**Material provided**

####################

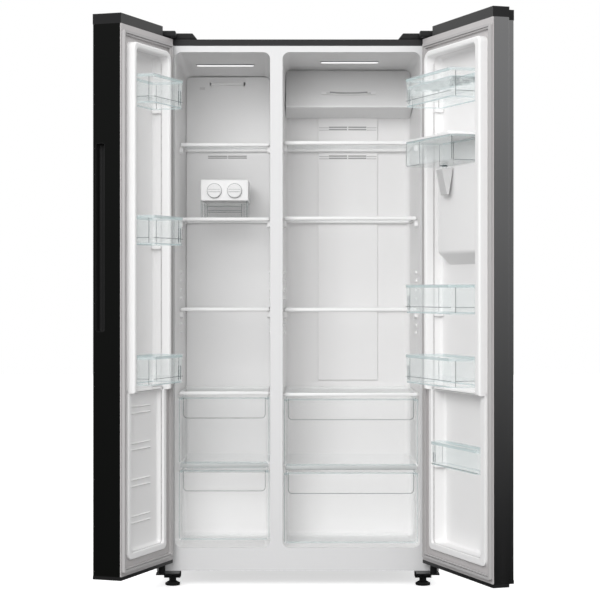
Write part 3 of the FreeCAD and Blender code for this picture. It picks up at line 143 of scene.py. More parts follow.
def dust_veil_group():
    """A thin patchy veil on faces that look up."""
    group, given, result = effect_group("dust_veil", [("Amount", 0.1)], ["Mask"])
    place = add(group, "ShaderNodeTexCoord")
    patches = add(group, "ShaderNodeTexNoise", in_Scale=9.0, in_Detail=4.0)
    facing = add(group, "ShaderNodeNewGeometry")
    split = add(group, "ShaderNodeSeparateXYZ")
    level = add(group, "ShaderNodeMath", operation="MULTIPLY", use_clamp=True)
    share = add(group, "ShaderNodeMath", operation="MULTIPLY", use_clamp=True)
    link = group.links.new
    link(place.outputs["Object"], patches.inputs["Vector"])
    link(facing.outputs["Normal"], split.inputs["Vector"])
    link(split.outputs["Z"], level.inputs[0])
    link(patches.outputs["Fac"], level.inputs[1])
    link(level.outputs[0], share.inputs[0])
    link(given.outputs["Amount"], share.inputs[1])
    link(share.outputs[0], result.inputs["Mask"])
    return group


GRAIN = moulded_grain_group()
BRUSHED = brushed_lines_group()
DUST = dust_veil_group()


def new_material(name):
    material = bpy.data.materials.new(name)
    material.use_nodes = True
    tree = material.node_tree
    shader = tree.nodes["Principled BSDF"]
    return material, tree, shader


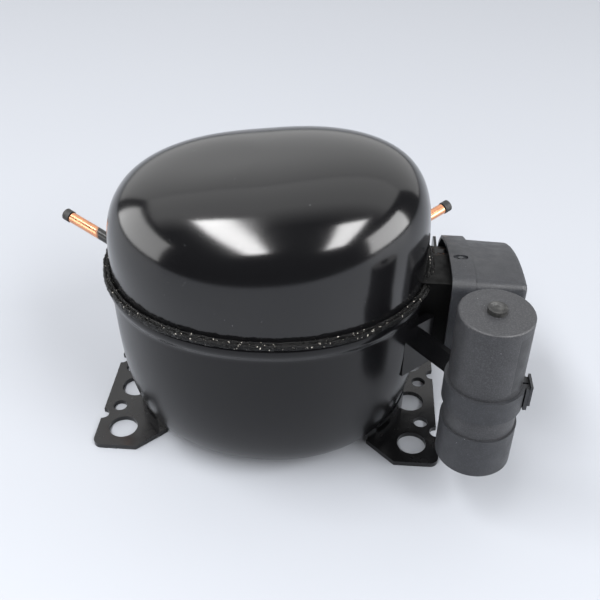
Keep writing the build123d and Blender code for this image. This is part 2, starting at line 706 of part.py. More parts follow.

####################

**Instructions for the task**
Each record above should be returned exactly as it appears.

**Result of this exercise**
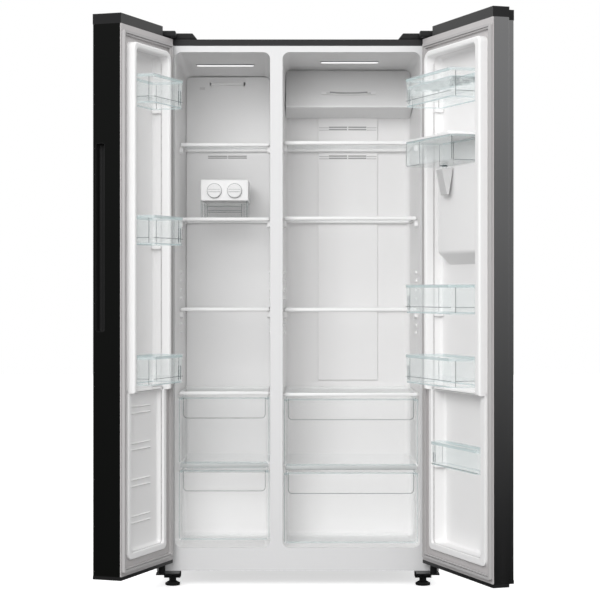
Write part 3 of the FreeCAD and Blender code for this picture. It picks up at line 143 of scene.py. More parts follow.
def dust_veil_group():
    """A thin patchy veil on faces that look up."""
    group, given, result = effect_group("dust_veil", [("Amount", 0.1)], ["Mask"])
    place = add(group, "ShaderNodeTexCoord")
    patches = add(group, "ShaderNodeTexNoise", in_Scale=9.0, in_Detail=4.0)
    facing = add(group, "ShaderNodeNewGeometry")
    split = add(group, "ShaderNodeSeparateXYZ")
    level = add(group, "ShaderNodeMath", operation="MULTIPLY", use_clamp=True)
    share = add(group, "ShaderNodeMath", operation="MULTIPLY", use_clamp=True)
    link = group.links.new
    link(place.outputs["Object"], patches.inputs["Vector"])
    link(facing.outputs["Normal"], split.inputs["Vector"])
    link(split.outputs["Z"], level.inputs[0])
    link(patches.outputs["Fac"], level.inputs[1])
    link(level.outputs[0], share.inputs[0])
    link(given.outputs["Amount"], share.inputs[1])
    link(share.outputs[0], result.inputs["Mask"])
    return group


GRAIN = moulded_grain_group()
BRUSHED = brushed_lines_group()
DUST = dust_veil_group()


def new_material(name):
    material = bpy.data.materials.new(name)
    material.use_nodes = True
    tree = material.node_tree
    shader = tree.nodes["Principled BSDF"]
    return material, tree, shader


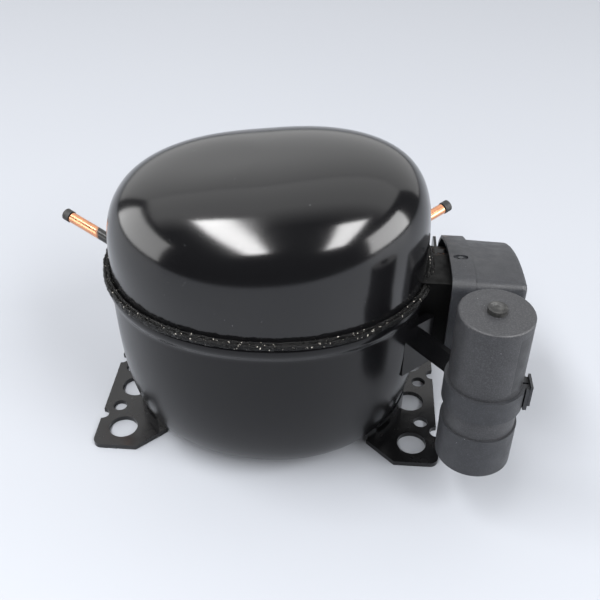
Keep writing the build123d and Blender code for this image. This is part 2, starting at line 706 of part.py. More parts follow.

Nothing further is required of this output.